Having made the decision to stay put in London for the holidays a day earlier, my podiatric pain was a welcome distraction from self-pity. Like many thousands of Londoners, I’d weighed carefully the prospect of fleeing when it was announced with an afternoon’s notice that we’d soon be subject to new restrictions, with all Christmas travel allowances abolished. After polishing off a few bits of work before my break, I’d spent the afternoon trawling through .gov websites and commissioning the views of family, friends and – ashamedly – Reddit, to see if I could rationalise coming home as part of a bubble (I couldn’t). However vindicated I felt by scenes that followed of Paddington and St Pancras jammed with travellers – many of whom with entirely justified reasons for leaving – I was frustrated that I’d allowed myself to be slowly netted into a position of helplessness. 

For better or worse, my foot pain lingered and an evening walk quickly devolved into an evening limp as I shuffled along the river on the final stretch towards home. By now the roads were dead and so my senses were more attuned to the chattering of passers by. I marvelled at how merry many seemed to be: regaling each other with Christmas plans and laughing as if a wrecking ball hadn’t, only hours earlier, smashed everything. Against my better instincts, my inner Scrooge began to feel more emboldened. As the Ghost of Christmas Present remarks sarcastically to Ebenezer in the 1970 movie: “there are few things more nauseating to see than a happy family enjoying themselves at Christmas, do you not agree?”. I was starting to appreciate where he was coming from. 

It was now completely dark. Any hope I had of happening upon a proper Christmas display had diminished and I was looking forward to getting home, putting my battered feet up, and emotionally preparing for a visit from three ghosts on Christmas Eve. Rounding the river suddenly revealed pools of bluish neon which had spilled across the road, emanating from a source a little further ahead. The penny only dropped once I’d moved closer: it was the Tate, which was exhibiting a new piece by artist Chila Kumari Burnman. The building’s new façade, resplendent with colour, in fact had nothing to do with Christmas but was rather “a celebration of mythology, Bollywood, radical feminism, political activism and memories, bound up in a celebration of neon light and swirling colour”, the opening of which had coincided with Diwali. This explained the neonised coming together of such Hindu deities as Ganesh and Lakshmi, alongside an ice cream van, winter snowflakes and a tiger, all framed by strings of light which vined around the building’s columns.   

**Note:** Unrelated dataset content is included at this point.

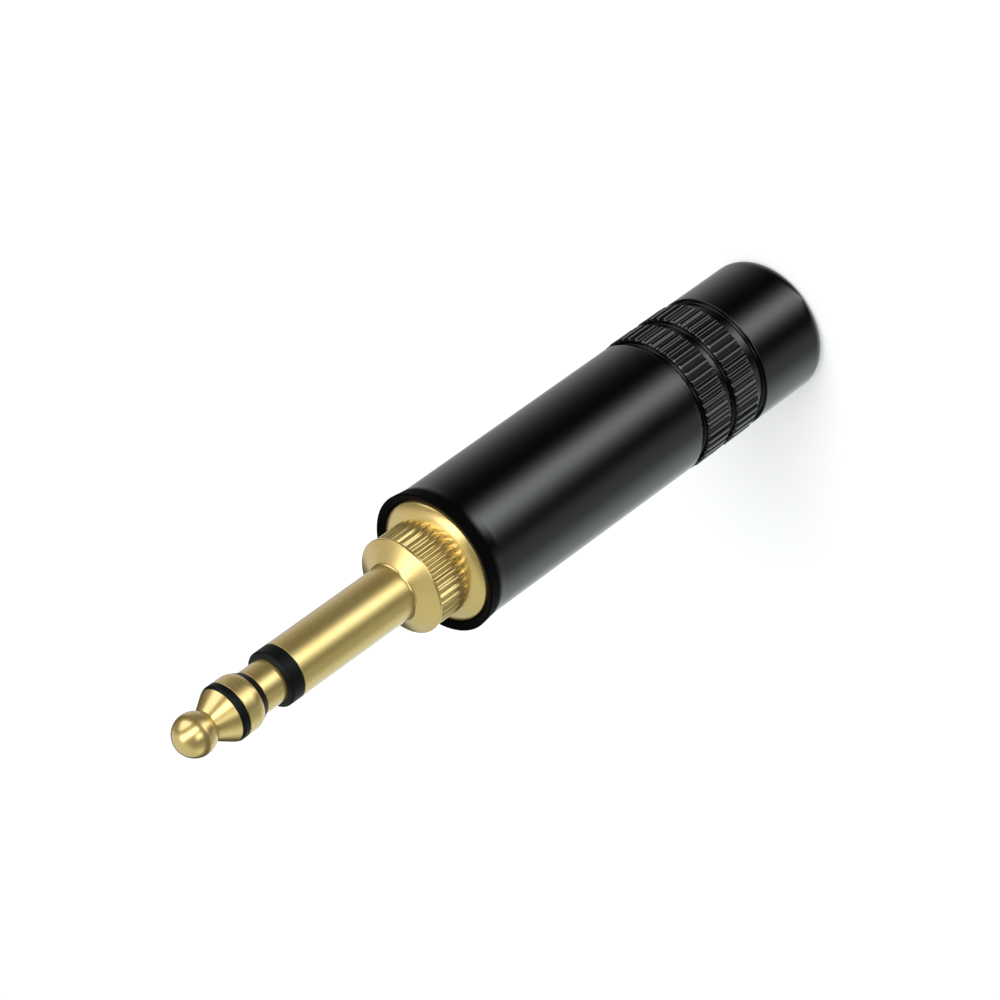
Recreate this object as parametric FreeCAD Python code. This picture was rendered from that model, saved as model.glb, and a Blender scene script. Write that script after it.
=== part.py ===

Against the backdrop of a street, city and holiday season deprived of light, the building radiated its panoply of reds, greens and blues, which refracted through the windows of nearby parked cars, ignited puddles and dissipated out over the river beyond. Together, the lights conspired to create that sought-after otherworldliness that used to be found so readily in B&Qs, garden centres and Christmas light displays. I got the sense that I wasn’t alone in this. Moving closer, amongst families and partners who had emerged from taxis and slowed on the nearby cycle path before de-biking completely, to lone suited professionals freshly descended from Millbank Tower, I spied beaming faces, warmed by light in the cold and dark. All, no doubt, were simply drinking in a stunning piece of modern art, but I was sure that amongst the (socially distanced) crowd were also those equally relieved that their search for the ethereal – a little slice of magic to punctuate a year of pain – had been satisfied.    

I crossed the pavement and moved closer to the building, content that I, and others, had found what we’d been looking for. It was only as I moved closer still that I discerned the writing plastered in brilliant blue towards the top of the building: remembering a brave new world.